The Warner Blu Ray was essentially bare bones, but eOne UK managed to include a substantial talking-heads docu filmed in 2015 (shot in black and white, with color inserts of relevant photo data), "Sorcerers: A Conversation between William Friedkin and Nicolas Winding Refn," which extensively covers production history of Sorcerer and clocks at 1 hour 12 minutes. It is mostly Friedkin talking, and Refn does an adequate job of prompting information and insights out of the older filmmaker, although his repetitive refrain that "I am the younger version of you"-- although the Dutch filmmaker might have been entirely honest about this self-assessment-- becomes tiresome. We find out that Friedkin still (at least in 2015) considers Sorcerer his best film, advancing the notion that he had intended it as a commentary on the troubled international conflicts of mid-'70s (not too convincing, I am afraid). But he is refreshingly candid about the disappointment from bad reviews and box office failures (Refn annoyingly attempts to paint the whole filmmaking process and its aftermath as some kind of a heroic artist's odyssey for Friedkin: thankfully the latter resists such intellectualization, while clearly pleased by the former's adulation).

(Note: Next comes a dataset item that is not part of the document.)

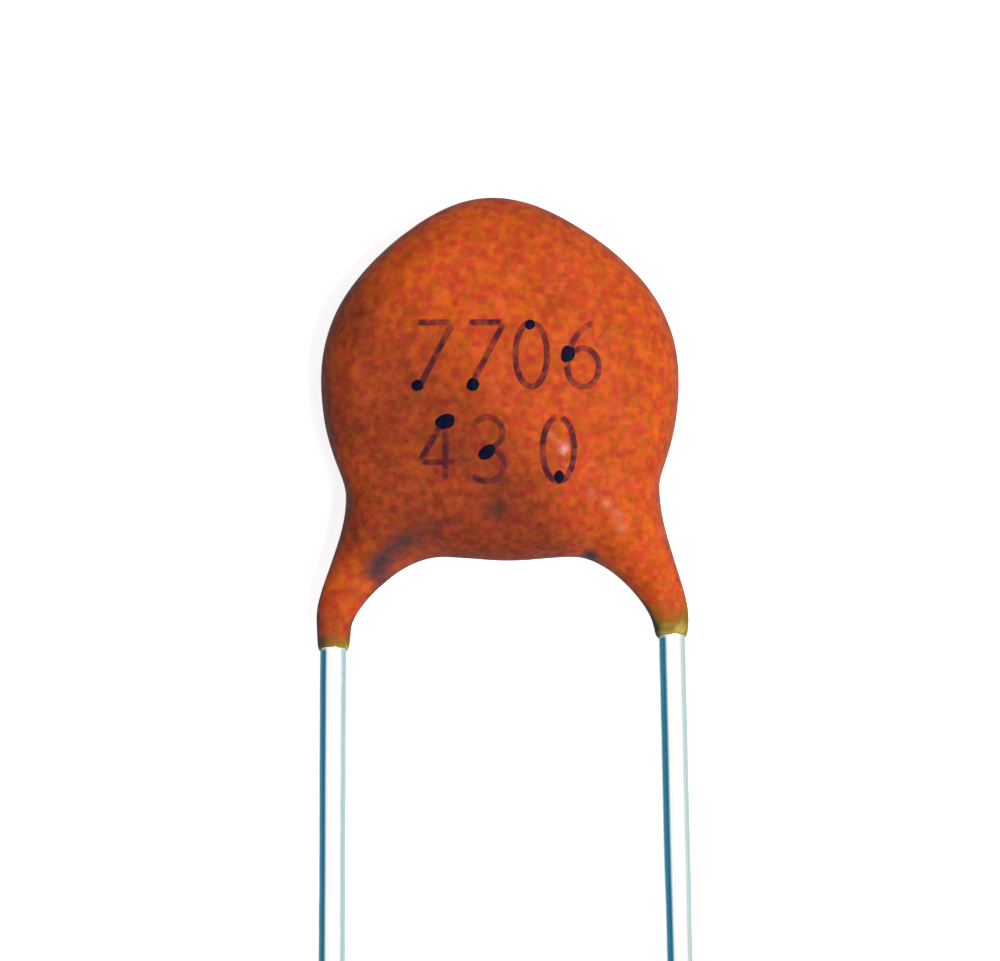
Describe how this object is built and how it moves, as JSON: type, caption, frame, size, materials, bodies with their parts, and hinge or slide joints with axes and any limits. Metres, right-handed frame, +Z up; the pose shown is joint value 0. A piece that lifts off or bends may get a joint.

The best part of the interview include Friedkin's recounting of casting choices (how Steve McQueen loved Walon Green's screenplay but had to drop out, due to his demand that Ali McGraw be included in the production in some capacity, and so on), of location shooting in the Domincan Republic, and of working with Tangerine Dream, whom he had already in mind as his composers as early as 1974. Many of the stories and interpretations Friedkin tell are informative and add to the appreciation of the film, even though for some of them I would have loved to hear Roy Scheider's version, too.